Once I finish the argyle sweater pattern, I'll want to grade it (customize it for different sizes) and I'll need pattern testers!

So all my knittery friends, if you are interested in testing some patterns for me, watch this space!

p.s. I've had to edit this something like five times because I used the word "that" approximately 45 times in the original post, and occasionally as many as three times in the same sentence. I wish I was exaggerating.


Anonymous said...

You're so quarky, I love it! I feel your pain on the profit thing. I just let go of a small jewelry piece that took me about an hour to make for about $5 profit. Not the worst of it no, but it is exponential from there. And I'm TRYING to price my items fairly (to me). Apparently I can't do math too well. So I'm steadily raising the prices and not worrying about sales really. After all, at the heart of it, it's really all fun, right?

Miriam said...

Welcome to the world of knitwear designing :) Are you on ravelry? It would provide a good platform to sell your patterns from when you get to that point. Also, it can serve as a good place to house the pdf for the free downloads as well.

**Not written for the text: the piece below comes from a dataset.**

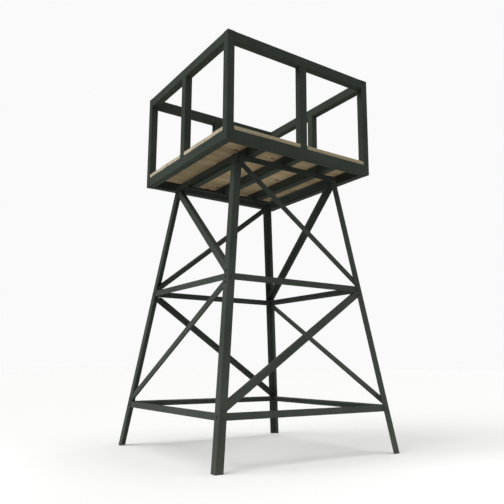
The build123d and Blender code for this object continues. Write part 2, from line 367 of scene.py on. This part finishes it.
def long_edges(build, low, high):
    """A plank's four outside edges that run with the grain."""
    found = []
    for edge in build.edges:
        first, second = (vert.co for vert in edge.verts)
        outside = min(abs(first.y - low.y), abs(first.y - high.y)) < 0.01 * MM
        if outside and abs(first.x - second.x) > 1 * MM and edge.calc_face_angle(0) > 1:
            found.append(edge)
    return found


def plank(number, material):
    """One deck plank: eased edges, uneven sawn ends, slight cup and wander."""
    node = f"deck_board_{number:02d}"
    low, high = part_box(node)
    random.seed(100 + number)
    build = plank_outline(node, low, high)
    thickness = high.z - low.z
    risen = bmesh.ops.extrude_face_region(build, geom=build.faces[:])["geom"]
    bmesh.ops.translate(build, verts=[g for g in risen if isinstance(g, bmesh.types.BMVert)],
                        vec=(0, 0, thickness))
    bmesh.ops.recalc_face_normals(build, faces=build.faces)
    bmesh.ops.bevel(build, geom=long_edges(build, low, high), offset=PLANK_EDGE, segments=3, profile=0.5,
                    affect="EDGES")
    cut = low.x + SLICE_LENGTH / 2
    while cut < high.x:
        slice_flat(build, 0, cut)
        cut += SLICE_LENGTH
    cut = low.y + SLICE_WIDTH
    while cut < high.y - SLICE_WIDTH / 2:
        slice_flat(build, 1, cut)
        cut += SLICE_WIDTH

    middle = (low + high) / 2
    half_width = (high.y - low.y) / 2
    cup = random.uniform(-MOST_CUP, MOST_CUP)
    skew = random.uniform(-MOST_SKEW, MOST_SKEW)
    heart = Vector((random.uniform(0, 40), random.uniform(-0.05, 0.05),
                    random.choice((-1, 1)) * random.uniform(0.05, 0.13)))
    tone = random.uniform(0.86, 1.06)
    warmth = random.uniform(-1, 1)
    tint = (tone * (1 + 0.03 * warmth), tone * (1 - 0.015 * warmth), tone * (1 - 0.05 * warmth))
    rest = [vert.co - middle + heart for vert in build.verts]
    for vert in build.verts:
        across = (vert.co.y - middle.y) / half_width
        wander = noise.noise(Vector((vert.co.x * 1.7, number * 3.1, 0)))
        rough = noise.noise(vert.co * 45 + Vector((number, 0, 0)))
        vert.co.z += cup * (across * across - 0.5) + WANDER * rough
        vert.co.y += WANDER * (wander + 0.6 * rough)
        if abs(vert.co.x - middle.x) > (high.x - low.x) / 2 - 1 * MM:
            vert.co.x += skew * across * (1 if vert.co.x > middle.x else -1) + SAWN * rough

    made = add_mesh(f"plank_{number:02d}", build, material)
    for name, values in (("grain", rest), ("tint", [tint] * len(rest))):
        layer = made.data.attributes.new(name, "FLOAT_VECTOR", "POINT")
        layer.data.foreach_set("vector", [part for value in values for part in value])
    own(made, "deck_timber", node)


# ---- Welds ----------------------------------------------------------------------------------
BEAD_RADIUS = 2.6 * MM
CAP_BEAD_RADIUS = 1.9 * MM
JOIST_BEAD_RADIUS = 3 * MM
BEAD_SINK = 1.4 * MM                    # its middle line below the steel's skin
BEAD_RIPPLE = 2.2 * MM                  # length of one drop
WELD_SHARP = 60                         # degrees


def bead(build, points, radius, closed=True):
    """Weld bead along straight runs: a half-sunk rope of metal with the ripples of each drop."""
    around = 7
    loop = points + points[:1] if closed else points
    for start, end in zip(loop, loop[1:]):
        run = end - start
        count = max(2, round(run.length / BEAD_RIPPLE))
        forward = run.normalized()
        side = forward.orthogonal().normalized()
        other = forward.cross(side)
        rings = []
        for index in range(count + 1):
            place = start + run * (index / count)
            swell = 1 + 0.13 * (index % 2) + 0.16 * noise.noise(place * 90)
            drift = side * (noise.noise(place * 40) * 0.4 * MM)
            turn = [2 * math.pi * k / around for k in range(around)]
            outwards = [side * math.cos(a) + other * math.sin(a) for a in turn]
            rings.append([build.verts.new(place + drift + way * radius * swell) for way in outwards])
        for ring, following in zip(rings, rings[1:]):
            for k in range(around):
                nearby = (k + 1) % around
                build.faces.new((ring[k], ring[nearby], following[nearby], following[k]))
        build.faces.new(rings[0][::-1])
        build.faces.new(rings[-1])


def rectangle_across(low, high, axis, place, sink):
    """Corners of a box's section at a place along one axis, sunk a little under its skin."""
    first, second = [k for k in range(3) if k != axis]
    spots = []
    for far_first, far_second in ((0, 0), (1, 0), (1, 1), (0, 1)):
        spot = Vector((0, 0, 0))
        spot[axis] = place
        spot[first] = high[first] - sink if far_first else low[first] + sink
        spot[second] = high[second] - sink if far_second else low[second] + sink
        spots.append(spot)
    return spots


def weld_ring(build, node, axis, radius=BEAD_RADIUS):
    """Bead all round the butt joints at a node's ends."""
    low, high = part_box(node)
    for end in (low, high):
        bead(build, rectangle_across(low, high, axis, end[axis], BEAD_SINK), radius)


def weld_platform(material):
    """Beads around the ends of the platform's tubes, posts, rails and caps."""
    for group in ("frame", "top_rail"):
        build = bmesh.new()
        for side in SIDES:
            weld_ring(build, f"{group}_{side}", 0 if side in ("front", "back") else 1)
        own(add_mesh(f"welds_{group}", build, material, WELD_SHARP), "painted_steel")
    build = bmesh.new()
    for side in SIDES:
        weld_ring(build, f"middle_post_{side}", 2)
    own(add_mesh("welds_middle_posts", build, material, WELD_SHARP), "painted_steel")
    build = bmesh.new()
    for number in (1, 2, 3):
        weld_ring(build, f"joist_{number}", 1)
    for number in (1, 2, 3):
        low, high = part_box(f"joist_{number}")
        for side in ("front", "back"):
            ring_low, ring_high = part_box(f"upper_ring_{side}")
            y = ring_low.y if side == "front" else ring_high.y
            bead(build, [Vector((low.x, y, low.z)), Vector((high.x, y, low.z))],
                 JOIST_BEAD_RADIUS, closed=False)
    own(add_mesh("welds_joists", build, material, WELD_SHARP), "painted_steel")
    build = bmesh.new()
    for corner in CORNERS:
        weld_ring(build, f"corner_post_{corner}", 2, CAP_BEAD_RADIUS)
    own(add_mesh("welds_post_caps", build, material, WELD_SHARP), "painted_steel")


# ---- Bolts, nuts and screws -----------------------------------------------------------------
WASHER = 1.8 * MM
WASHER_REACH = 1.12                     # washer's radius, over the bolt head's at its corners
SHANK_REACH = 0.547                     # shank's radius, likewise
HEX_CHAMFER = 1.2 * MM
THREAD_PITCH = 1.75 * MM
SCREW_HEAD_RADIUS = 5.5 * MM


def axis_frame(points, longest):
    """Frame on a small turned solid: Z along its axis and away from the tower, X to its widest point."""
    cloud = numpy.array(points)
    middle = Vector(cloud.mean(axis=0))
    _, directions = numpy.linalg.eigh(numpy.cov(cloud.T))
    forward = Vector(directions[:, 2 if longest else 0])
    if forward.x * middle.x + forward.y * middle.y < 0:
        forward.negate()
    offsets = [point - middle for point in points]
    flat = [offset - forward * offset.dot(forward) for offset in offsets]
    reach = max(flat, key=lambda offset: offset.length)
    heights = [offset.dot(forward) for offset, arm in zip(offsets, flat) if arm.length > reach.length * 0.8]
    side = reach.normalized()
    turn = Matrix((side, forward.cross(side), forward)).transposed().to_4x4()
    place = Matrix.Translation(middle + forward * min(heights)) @ turn
    return place, reach.length, max(heights) - min(heights)


def lathe(build, place, profile, count=18):
    """Turned shape from (radius, height) pairs, closed at both ends."""
    turns = [2 * math.pi * k / count for k in range(count)]
    rings = [[build.verts.new(place @ Vector((math.cos(a) * radius, math.sin(a) * radius, height)))
              for a in turns] for radius, height in profile]
    join_rings(build, rings)


def join_rings(build, rings):
    """Skin over a stack of rings, with a face on each end."""
    for first, second in zip(rings, rings[1:]):
        for k in range(len(first)):
            nearby = (k + 1) % len(first)
            build.faces.new((first[k], first[nearby], second[nearby], second[k]))
    build.faces.new(rings[0][::-1])
    build.faces.new(rings[-1])


def hex_block(build, place, corner, low, high):
    """Hexagon with its corners chamfered at both ends."""
    count = 36
    flat = corner * math.cos(math.pi / 6)
    rings = []
    levels = ((low, flat), (low + HEX_CHAMFER, corner), (high - HEX_CHAMFER, corner), (high, flat))
    for height, limit in levels:
        ring = []
        for k in range(count):
            angle = 2 * math.pi * k / count
            sector = (angle + math.pi / 6) % (math.pi / 3) - math.pi / 6
            side = flat / math.cos(math.pi / 6 - abs(sector))
            reach = min(side, limit)
            spot = place @ Vector((math.cos(angle) * reach, math.sin(angle) * reach, height))
            ring.append(build.verts.new(spot))
        rings.append(ring)
    join_rings(build, rings)


def threads(radius, start, end):
    """Profile of a screw thread as rings of crests and roots."""
    profile = []
    height = start
    while height - THREAD_PITCH > end:
        profile += [(radius * 0.86, height), (radius, height - THREAD_PITCH * 0.45),
                    (radius, height - THREAD_PITCH * 0.55)]
        height -= THREAD_PITCH
    return profile + [(radius * 0.86, height), (radius * 0.7, end)]


def bolts(material):
    """Hex bolts with a washer under each head and thread at the end."""
    build = bmesh.new()
    for points in islands("tower_bolts"):
        place, corner, height = axis_frame(points, longest=True)
        tail = min((place.inverted() @ point).z for point in points)
        shank = corner * SHANK_REACH
        rim = corner * WASHER_REACH
        lathe(build, place, [(rim, 0), (rim, WASHER * 0.8), (corner * 1.08, WASHER)], 28)
        hex_block(build, place, corner, WASHER, height)
        lathe(build, place, [(shank * 0.6, 0.1 * MM), (shank, 0)] + threads(shank, tail * 0.4, tail))
    own(add_mesh("bolts", build, material), "dark_fasteners", "tower_bolts")


def nuts(material):
    """Hex nuts, chamfered on both faces."""
    build = bmesh.new()
    for points in islands("tower_nuts"):
        place, corner, height = axis_frame(points, longest=False)
        hex_block(build, place, corner, 0, height)
    own(add_mesh("nuts", build, material), "dark_fasteners", "tower_nuts")


def screws(material):
    """Deck screws: shallow domed heads with a six-lobed drive, and their shanks."""
    count = 24
    build = bmesh.new()
    for points in islands("deck_screws"):
        low = Vector([min(point[k] for point in points) for k in range(3)])
        high = Vector([max(point[k] for point in points) for k in range(3)])
        place = Matrix.Translation(((low.x + high.x) / 2, (low.y + high.y) / 2, high.z))
        shapes = ((0.5, low.z - high.z, 0), (0.5, -3 * MM, 0), (0.97, -0.3 * MM, 0), (1, 0.25 * MM, 0),
                  (0.8, 0.6 * MM, 0), (0.42, 0.7 * MM, 0.16), (0.36, -1.2 * MM, 0.16))
        rings = []
        for share, height, lobes in shapes:
            ring = []
            for k in range(count):
                angle = 2 * math.pi * k / count
                reach = SCREW_HEAD_RADIUS * share * (1 + lobes * math.cos(6 * angle))
                spot = place @ Vector((math.cos(angle) * reach, math.sin(angle) * reach, height))
                ring.append(build.verts.new(spot))
            rings.append(ring)
        join_rings(build, rings)
    own(add_mesh("screws", build, material), "dark_fasteners", "deck_screws")


# ---- Studio ---------------------------------------------------------------------------------
CAMERA_PLACE = (-3.446, -5.169, 0.861)
CAMERA_HEADING = math.radians(34.36)    # to the right of straight ahead, +Y
CAMERA_PITCH = math.radians(9.8)        # upwards
CAMERA_ROLL = math.radians(0.16)
CAMERA_LENS = 40.55                     # millimetres on a 36 mm sensor
CAMERA_SHIFT = (-0.0158, 0.0315)        # how far the photograph is framed off its middle


def make_camera():
    """Camera low in front of the tower's left corner, looking up."""
    data = bpy.data.cameras.new("camera")
    data.sensor_width = 36
    data.lens = CAMERA_LENS
    data.shift_x, data.shift_y = CAMERA_SHIFT
    camera = bpy.data.objects.new("camera", data)
    turn = Matrix.Rotation(-CAMERA_HEADING, 4, "Z") @ Matrix.Rotation(math.pi / 2 + CAMERA_PITCH, 4, "X")
    camera.matrix_world = Matrix.Translation(CAMERA_PLACE) @ turn @ Matrix.Rotation(CAMERA_ROLL, 4, "Z")
    bpy.context.scene.collection.objects.link(camera)
    bpy.context.scene.camera = camera


def add_light(name, kind, energy, towards, place=(0, 0, 0), **settings):
    """Light that shines from a direction, and that the camera doesn't see."""
    data = bpy.data.lights.new(name, kind)
    data.energy = energy
    for key, value in settings.items():
        setattr(data, key, value)
    light = bpy.data.objects.new(name, data)
    light.location = place
    light.rotation_euler = Vector(towards).to_track_quat("Z", "Y").to_euler()
    light.visible_camera = False
    bpy.context.scene.collection.objects.link(light)


def make_light():
    """Broad key from the left, weak fill from the right, low panels that fade up the tower, pale surround."""
    add_light("key", "SUN", 1.95, (-1, 0.12, 0.84), angle=math.radians(50), color=(1.0, 0.99, 0.97))
    add_light("fill", "SUN", 1.2, (1, -0.2, 0.4), angle=math.radians(90))
    add_light("top", "SUN", 1.0, (0, 0, 1), angle=math.radians(60))
    add_light("low_front", "AREA", 19, (0.2, -1, 0.06), place=(1.1, -4.0, 0.75),
              shape="RECTANGLE", size=2.4, size_y=1.0)
    add_light("low_left", "AREA", 26, (-1, 0, 0.06), place=(-4.2, 0.6, 0.6),
              shape="RECTANGLE", size=2.0, size_y=1.0)

    world = bpy.data.worlds.new("surround")
    bpy.context.scene.world = world
    world.use_nodes = True
    nodes, links = world.node_tree.nodes, world.node_tree.links
    lit = nodes["Background"]
    lit.inputs["Color"].default_value = (0.96, 0.985, 1.0, 1.0)
    lit.inputs["Strength"].default_value = 0.24
    seen = nodes.new("ShaderNodeBackground")
    seen.inputs["Color"].default_value = (0.955, 0.955, 0.955, 1.0)
    chooser = nodes.new("ShaderNodeMixShader")
    links.new(nodes.new("ShaderNodeLightPath").outputs["Is Camera Ray"], chooser.inputs[0])
    links.new(lit.outputs[0], chooser.inputs[1])
    links.new(seen.outputs[0], chooser.inputs[2])
    links.new(chooser.outputs[0], nodes["World Output"].inputs["Surface"])
    bpy.context.scene.view_settings.view_transform = "Standard"


FLOOR_HALF = 120


def make_floor():
    """Pale floor, far wider than the view, whose material paints a pool of bounce light round the tower's
    foot.
    """
    build = bmesh.new()
    bmesh.ops.create_grid(build, x_segments=4, y_segments=4, size=FLOOR_HALF)
    floor = add_mesh("floor", build, pale_floor("floor"))


# ---- The tower ------------------------------------------------------------------------------
def paint_frame():
    """Give the CAD solids that stay in view their finish: tower angles, and platform tubes."""
    angle_paint = steel_paint("angle_paint", ANGLE_SHADE)
    tube_paint = steel_paint("tube_paint", TUBE_SHADE, chips=0.7)
    tower = ("leg_", "lower_", "middle_ring", "upper_")
    for name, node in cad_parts.items():
        paint = angle_paint if name.startswith(tower) else tube_paint
        node.data.materials.clear()
        node.data.materials.append(paint)
    return tube_paint


make_camera()
make_light()
make_floor()
paint = paint_frame()
timber = sawn_timber("sawn_timber")
for board in range(1, 1 + sum(name.startswith("deck_board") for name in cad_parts)):
    plank(board, timber)
weld_platform(paint)
fastener = dark_fastener("dark_fastener")
bolts(fastener)
nuts(fastener)
screws(fastener)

There are also great resources on Ravelry for designers, including an indie designers forum.

Also, since you're concerned about undervaluing patterns, you might enjoy reading some posts about what's going on with magazine publication for indie designers. Let me know and I can send you some links.

km said...

Nancy, at the heart of it, it is fun! As I've said before, I wouldn't do it if I didn't love it. But I also really need to make a living off of it, because it's simply what I do. I can do the office jobs, but I'm rather ill-suited to them. I'm working one right now and I quite like it but there are days I come home too tired to do anything but fall asleep on the couch while watching trashy TV and knitting stockinette in the round! Then I start getting restless because I'm feeling creatively stifled, then I quit the day job. I'm trying something new, which is: making money doing something that I love doing.

Mim, of COURSE I'm on Ravelry! I think I spend nearly as much time on Ravelry as I do knitting. Sending you a message there! Thanks!